日別アーカイブ: 2015年8月17日

荷風「ふらんす鉄道物語」

佐々木桔梗とプレス・ビブリオマーヌ[2]

『荷風「ふらんす鉄道物語」』佐々木桔梗
1973.4・限定335部
プレス・ビブリオマーヌ

 永井荷風(1879-1959)の『ふらんす物語』に登場する鉄道について詳述したエッセイ風の研究書。かつての発禁本『ふらんす物語』(1909)といえば“紅灯の巷”。そうした方面については小門勝二の『荷風ふらんす漫談』(1974・冬樹社)などがあるが、『ふらんす物語』の鉄道を扱ったものは、おそらくこれが唯一だろう。
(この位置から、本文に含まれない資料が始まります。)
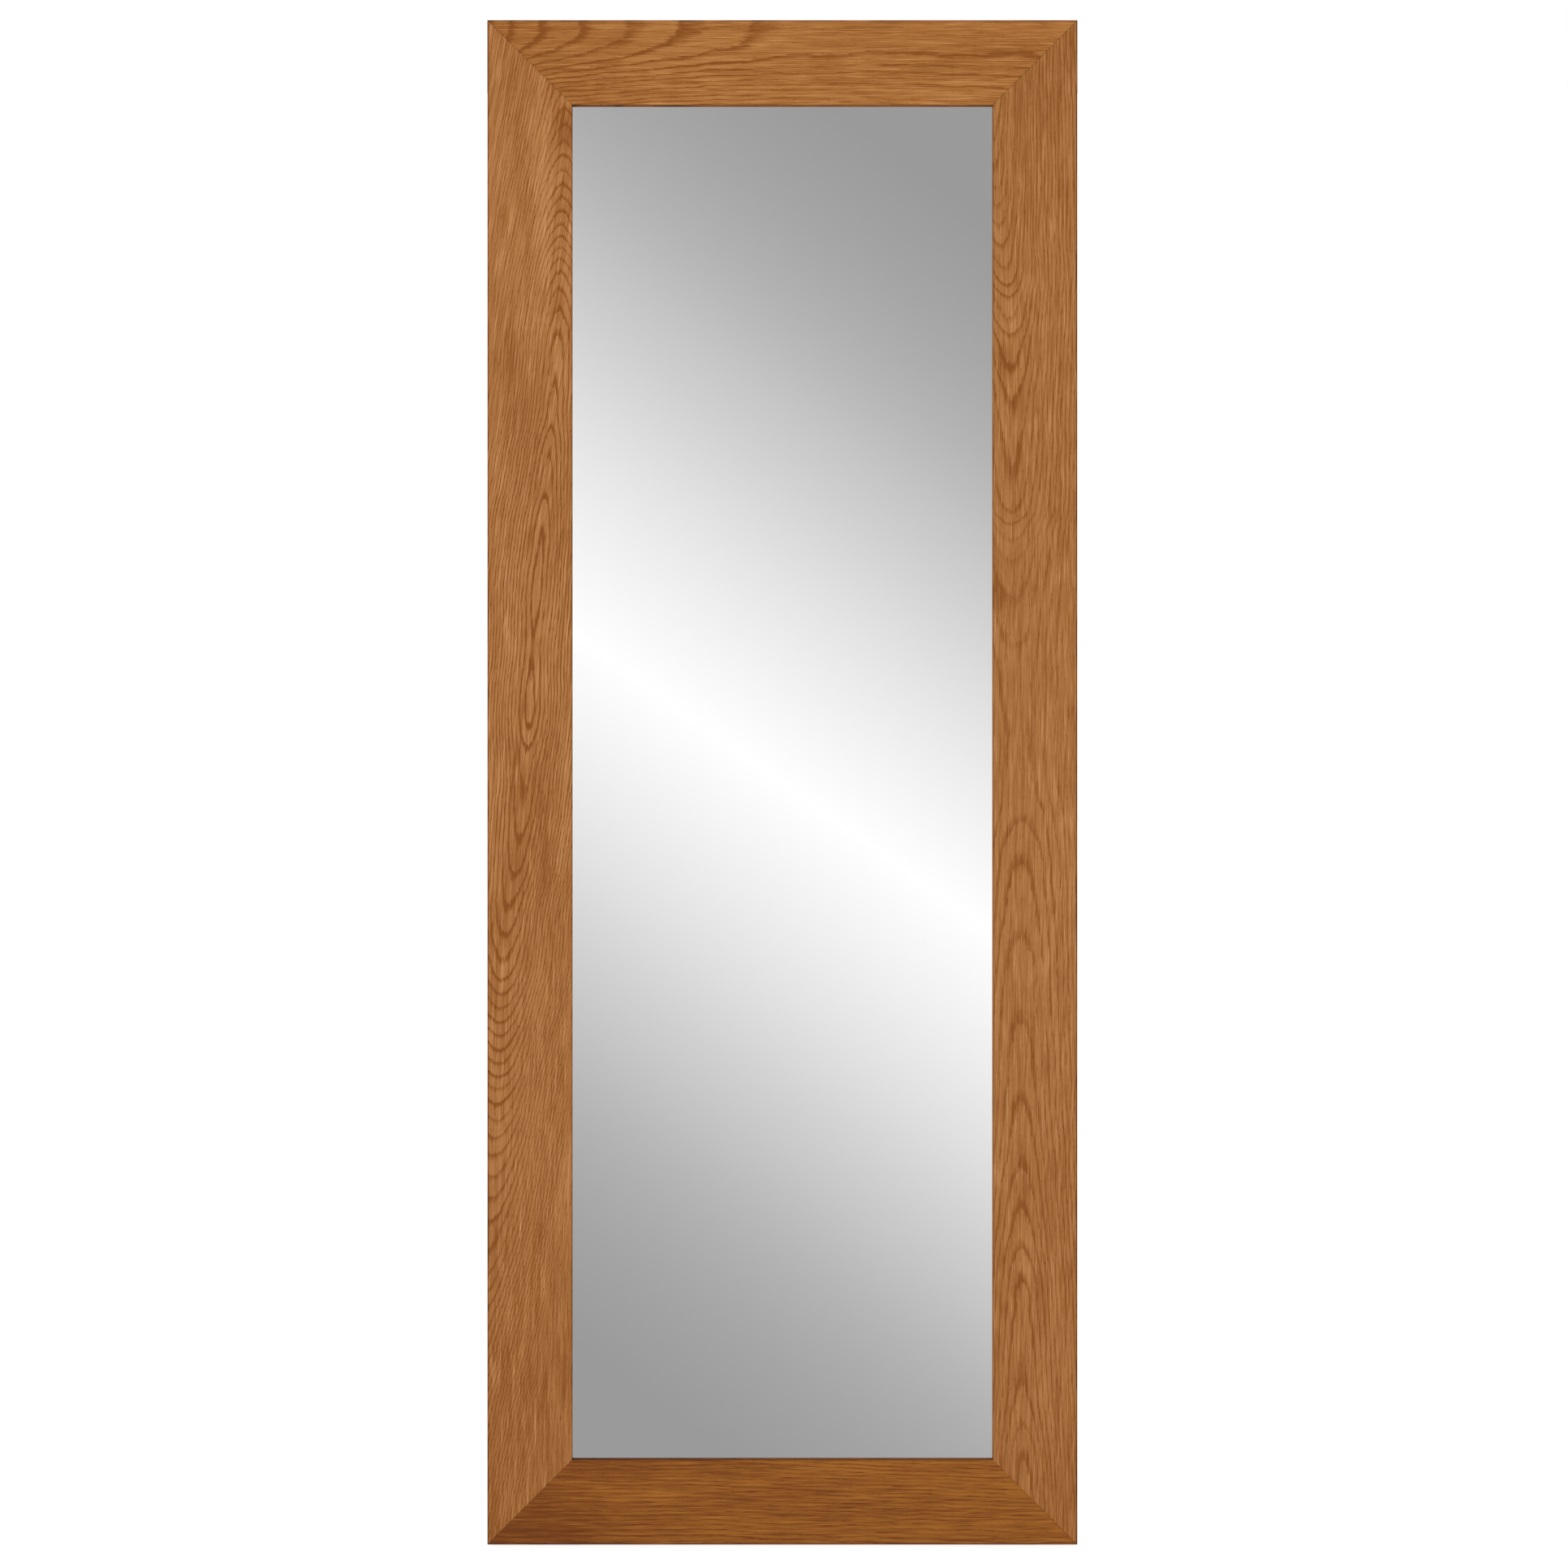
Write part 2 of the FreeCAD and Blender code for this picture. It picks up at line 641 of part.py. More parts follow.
# ---- Assembly ---------------------------------------------------------------------------------
def frame_nodes():
    """Every piece that stands still with the frame, upright."""
    corner_screws = Screws(1.75, 18.0)
    batten_screws = Screws(2.2, 42.0)
    clip_screws = Screws(1.7, 14.0, countersunk=False)
    hinge_screws = Screws(1.6, 18.0)
    bracket_screws = Screws(1.6, 16.0)

    plates = corner_plates(corner_screws)
    back_batten = batten(batten_screws)
    fixed_leaf = hinge_leaf(1, 0, PIN_RADIUS, hinge_screws)
    bracket = stay_bracket(bracket_screws)
    for group in (batten_screws, hinge_screws, bracket_screws):
        group.add_other_side()
    one_clip = clip()
    screw_place = point(0, FRAME_DEPTH + CLIP_THICKNESS, REBATE_WALL - CLIP_SCREW_INSET)
    clips = []
    for pose in clip_poses():
        clips.append(moved(one_clip, pose))
        clip_screws.add(pose.multVec(screw_place), -Y_AXIS)

    keys = biscuits()
    in_frame = list(keys)
    for group in (corner_screws, batten_screws, clip_screws, bracket_screws):
        in_frame += group.bodies()
    nodes = {}
    for side, name in MOULDINGS.items():
        length = FRAME_WIDTH if side in ("top", "bottom") else FRAME_HEIGHT
        nodes[name] = cut_by(moved(moulding(length), rail_pose(side)), in_frame)

    nodes["hinge_batten"] = cut_by(back_batten, batten_screws.bodies() + hinge_screws.bodies())
    nodes["mirror_glass"] = pane(LIP_DEPTH, GLASS_THICKNESS)
    nodes["backing_board"] = pane(GLASS_BACK, BOARD_THICKNESS)
    nodes["glass_setting_blocks"] = setting_blocks()
    nodes["mitre_biscuits"] = Part.makeCompound(keys)
    nodes["retaining_clips"] = cut_each(clips, clip_screws)
    nodes["corner_plates"] = cut_each(plates, corner_screws)
    one_side = {
        "hinge_{}_fixed_leaf": cut_by(fixed_leaf, hinge_screws.bodies()),
        "hinge_{}_pin": hinge_pin(),
        "stay_{}_bracket": cut_by(bracket, bracket_screws.bodies()),
        "stay_{}_rivet": stay_rivet(),
        "stay_{}_bar": stay(),
    }
    nodes.update(both_sides(one_side))
    nodes["corner_plate_screws"] = corner_screws.node()
    nodes["batten_screws"] = batten_screws.node()
    nodes["clip_screws"] = clip_screws.node()
    nodes["hinge_batten_screws"] = hinge_screws.node()
    nodes["stay_bracket_screws"] = bracket_screws.node()
    return nodes


def cut_by(shape, tools):
    """Cuts away the tools that come near the shape."""
    near = [tool for tool in tools if tool.BoundBox.intersect(shape.BoundBox)]
    return shape.cut(near) if near else shape


def cut_each(shapes, screws):
    """A group of equal pieces, each with its screw holes."""
    return Part.makeCompound([cut_by(shape, screws.bodies()) for shape in shapes])


def both_sides(shapes):
    """Two nodes for each shape built on the +X side."""
    return {
        name.format(side): on_side(shape, side)
        for name, shape in shapes.items()
        for side in SIDES
    }


def strut_nodes():
    """Every piece that swings with the strut, in the folded position and with over-long legs."""
    leaf_screws = Screws(1.6, 16.0)
    plate_screws = Screws(1.5, 14.0)
    moving_leaf = hinge_leaf(-1, 1, PIN_RADIUS + RUNNING_CLEARANCE, leaf_screws)
    plate = peg_plate(plate_screws)
    leaf_screws.add_other_side()
    plate_screws.add_other_side()

    rails = {
        "strut_top_rail": (STRUT_TOP - STRUT_RAIL_HEIGHT, STRUT_RAIL_HEIGHT),
        "strut_low_rail": (LOW_RAIL_BOTTOM, LOW_RAIL_HEIGHT),
    }
    pegs = []
    for bottom, height in rails.values():
        pegs += dowels(bottom, height)
    nodes = {}
    for name, (bottom, height) in rails.items():
        nodes[name] = cut_by(strut_rail(bottom, height), pegs + leaf_screws.bodies())
    one_side = {
        "strut_{}_leg": cut_by(strut_leg(), pegs + plate_screws.bodies() + [peg()]),
        "hinge_{}_moving_leaf": cut_by(moving_leaf, leaf_screws.bodies()),
        "stay_{}_peg_plate": cut_by(plate, plate_screws.bodies()),
        "stay_{}_peg": peg(),
    }
    nodes.update(both_sides(one_side))
    nodes["strut_dowels"] = Part.makeCompound(pegs)
    nodes["hinge_leaf_screws"] = leaf_screws.node()
    nodes["peg_plate_screws"] = plate_screws.node()
    return nodes


def standing_nodes():
    """Every node where it is when the mirror stands on the floor."""
    nodes = {name: moved(shape, STANDING) for name, shape in frame_nodes().items()}
    for name, shape in strut_nodes().items():
        nodes[name] = moved(shape, STRUT_STANDING)

    above_pads = box(EVERYWHERE, EVERYWHERE, (STRUT_PAD_THICKNESS, FRAME_HEIGHT))
    pad_layer = box(EVERYWHERE, EVERYWHERE, (0, STRUT_PAD_THICKNESS))
    for side in SIDES:
        leg = nodes[f"strut_{side}_leg"]
        nodes[f"strut_{side}_leg"] = leg.common(above_pads)
        nodes[f"strut_{side}_foot_pad"] = leg.common(pad_layer)
        nodes[f"frame_{side}_foot_pad"] = on_side(frame_pad(), side)
    return nodes


def main():
    os.makedirs("parts", exist_ok=True)
    for name, shape in standing_nodes().items():
        shape.exportStep(f"parts/{name}.step")
    hinge_place = STANDING.multVec(HINGE_AXIS)
    stay_place = STANDING.multVec(STAY_PIVOT)
    print(f"hinge axis at y {hinge_place.y:.3f}, z {hinge_place.z:.3f}, opening {OPENING:.1f}")
    print(f"stay pivot at y {stay_place.y:.3f}, z {stay_place.z:.3f}, swing {STAY_SWING:.3f}")


main()
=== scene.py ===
"""The looks of the freestanding floor mirror: honey oak, silvered glass and plated hardware.

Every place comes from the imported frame. The frame's own directions are called across (+X), deep
(from the mirror's face to its back) and up (along its stiles). All sizes are in metres.
"""
import math

import bpy
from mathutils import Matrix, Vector

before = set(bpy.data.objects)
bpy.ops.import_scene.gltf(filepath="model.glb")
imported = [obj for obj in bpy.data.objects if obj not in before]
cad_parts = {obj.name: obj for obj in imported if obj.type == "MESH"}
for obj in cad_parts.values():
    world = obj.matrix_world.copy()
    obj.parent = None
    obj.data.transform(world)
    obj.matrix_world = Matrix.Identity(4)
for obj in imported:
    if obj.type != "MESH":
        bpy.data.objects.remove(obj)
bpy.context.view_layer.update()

# ---- Driving dimensions -----------------------------------------------------------------------
CAMERA_DISTANCE = 5.3          # from the mirror's face
CAMERA_LENS = 102.9            # millimetres on a 36 mm sensor
CAMERA_AIM = (0.0019, -0.0019) # across and up from the middle of the face
ACROSS = Vector((1, 0, 0))

MIRROR_REFLECTANCE = 0.96
BAND_SLOPE = math.radians(35.5)      # the bright band in the mirror falls to the right
BAND_REACH = math.radians(7.3)       # from the band's middle to its plain grey
BAND_PERIOD = math.radians(16.5)
BAND_GREY = 0.323
BAND_FALL = ((0.0, 1.0), (0.25, 0.715), (0.5, 0.395), (0.75, 0.13), (1.0, 0.0))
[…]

桔梗氏も自ら「このテーマは最初にして最後のもの」と記している。
 「折々通る汽車の烟は、女帽につけた駝鳥の羽飾りのやう、茂つた林の間を縫つて、ふつくりと湧き上り棚曳いて行く。」など、『ふらんす物語』本編での鉄道は添景として、わずかにでてくる程度だが、その序章ともいうべき「フランスより」(『あめりか物語』所収)には、荷風が初めてフランスに到着した港のアーブルからパリ、そしてリヨンまで、列車の車窓の風景を詩情豊かに描写した「船と車」という章がある。
 内田百閒の『阿房列車』の愛読者が、百閒の乗った列車を知りたくなるように、荷風好きで汽車好きの桔梗氏は、荷風が乗車した列車を事細かに調べたくなったのだろう。荷風が滞在した20世紀初頭、第一次大戦前のフランスの鉄道、さらに、帰国前に立ち寄ったイギリスの鉄道についても触れている。
 本冊と写真資料の別冊を納めた夫婦函は“コートダジュール”の青色に染めた布装。表に小さな宝石を嵌め込んでいるが、これは『ふらんす物語』にある「晩餐」の一節、「南方行の夜汽車の鉄橋を過行くのが見えた。星が二ツばかり飛んだ。」をイメージしたという。
 なお、特装本の53部は青色の総革装。桔梗氏が特急「ミストラル」の売店で入手した「LE RHODANIEN」(フランスの特急列車名「ローヌ河」)と書かれたトランプカードが表につく。

「濹東綺譚」の汽車・煙草・本

佐々木桔梗とプレス・ビブリオマーヌ[3]

『「濹東綺譚」の汽車・煙草・本』佐々木桔梗
1973.4-5・限定305部
プレス・ビブリオマーヌ

 『荷風「ふらんす鉄道物語」』の姉妹編ともいうべき永井荷風の『濹東綺譚』(1937)を題材としたもので、これも小説の舞台となる“狭斜の巷”玉ノ井ではなく、そこに登場する汽車や煙草、また、私家版『濹東綺譚』の写真に使用したカメラなど、桔梗氏の趣味にスポットを当て、事細かに調べた好事家向けの作品になっている。
 『濹東綺譚』に汽車は登場しない。強いて挙げるなら「踏切の両側には柵を前にして円タクや自転車が幾輛となく、貨物列車のゆるゆる通り過るのを待つてゐたが、」といったくだりだろう。玉ノ井(現・東向島)を走る東武鉄道が高架になる以前の光景で、この路線は電化した後も、ピーコックなどイギリス製の蒸気機関車が貨物列車を牽引していた。
 また、私家版の『濹東綺譚』では、荷風が自ら撮影した、踏切を走り過ぎる東武電車の写真を載せ、「木枯にぶつかつて行く車かな」という俳句を添えている。これも“汽車”ではなくて“電車”なのだが、桔梗氏は「ぶつかつて」という句の表現は、貨車を牽いていた汽車をイメージしたものに違いないという。
 なお、『濹東綺譚』には、玉ノ井を走っていた京成白鬚線の廃線跡もでてくるのだが、これについては電車だったせいかあまり触れていない。桔梗氏の関心はあくまで汽車なのだろう。
 赤い布装夫婦函の中には表題作の『「濹東綺譚」の汽車・煙草・本』、『私家版「濹東綺譚」の冩眞機』、各写真資料の別冊が含まれ、また、大野秋紅氏の著作『私家版「濹東綺譚」その俳句と冩眞』も納められるようになっている。特装本の26部は黒のスエード装。